As you apparently know quite personally, when we or people whom we love seem to be caught between serving Christ and the deceptive allure of the world, it is always good to take a spiritual step back to survey the big picture.  The Psalm writer Asaph did this in Psalm 73.  He was frustrated and discouraged because while he was agonizing to live godly in a fallen world, those doing the opposite seemed to live a care free life.  Then Asaph went to God’s sanctuary.

Dwelling in God’s presence in the place where He is worshiped, the Psalmist began to see clearly.  Particularly, he gazed upon the true nature of the life unbelievers were leading and got a chilling glimpse of the destruction to which it was leading them.  The life they live is in a sense illusory.  Fixated on the present, they suppress the gnawing knowledge of ultimate reality, of the judgment which awaits them.  If they would but look, they would see evidence and portents of this judgment all around them, the consequences of sinful behavior.  Among them are devastating, life-draining addictions and the broken hearts and broken relationships which inevitably come in their wake.  These are warnings supplied in God’s mercy to call attention to the literally hellish reality of sin and living life dominated by it.

God not only gives us warnings about sinful lifestyles; He gives us a way out.  Jesus Christ is strong to destroy even the most acute addictions.  He does so by the power of His Holy Spirit through the ministry of His holy Word.  And He is building a church, a community of broken sinners made saints who can supply hurting people with true love and Christ-centered companionship.  “Bad company corrupts good morals” – 1 Corinthians 15:33.  The opposite is true as well!  Godly company encourages godly living.

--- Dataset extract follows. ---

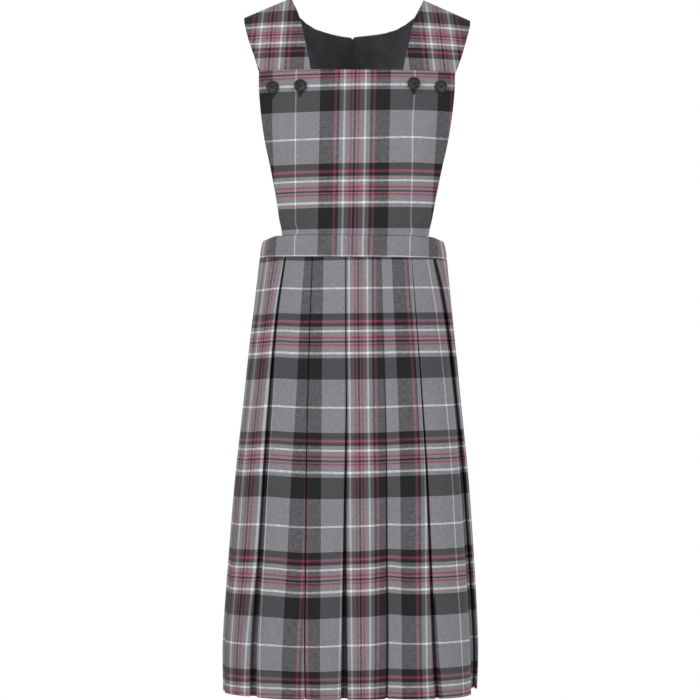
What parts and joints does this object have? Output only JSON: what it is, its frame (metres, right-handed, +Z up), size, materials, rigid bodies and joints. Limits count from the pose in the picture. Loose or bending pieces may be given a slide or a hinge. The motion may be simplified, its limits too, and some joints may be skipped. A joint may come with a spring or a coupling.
{
  "type": "pinafore dress",
  "caption": "Hollow worn form of a sleeveless checked pinafore dress with a buttoned bib, lined back with wide straps, waistband and box-pleated skirt.",
  "frame": {"origin": "midway between the two shoulder straps, at the height where they rest on the shoulders", "axes": "+Z up, the front of the dress faces -Y, +X towards the wearer's left"},
  "size_m": [0.3036, 0.231, 0.8227],
  "materials": {
    "check_cloth": "matt woven check of greys, black, white and red, in a plain suiting weight",
    "lining_cloth": "dark charcoal woven lining with a slight sheen",
    "button": "dark brown-black moulded resin, semi-gloss"
  },
  "bodies": {
    "root": {"bib": "check_cloth", "back_left": "check_cloth", "back_right": "check_cloth", "lining_left": "lining_cloth", "lining_right": "lining_cloth", "waistband_front": "check_cloth", "waistband_back": "check_cloth", "skirt_front": "check_cloth", "skirt_back": "check_cloth", "button_left_outer": "button", "button_left_inner": "button", "button_right_inner": "button", "button_right_outer": "button"}
  },
  "joints": []
}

You may not have all the time with your friend that you wish, but that’s all the more reason to take full advantage of those precious times to be a minister of Christ’s mercy to your friend.  Urge your friend to see things as they are, looking through the lens of God’s Word.  Call your friend all the more to Christ, His power, His word, and His people.  I’ll be praying for you!  Please follow up with any further questions!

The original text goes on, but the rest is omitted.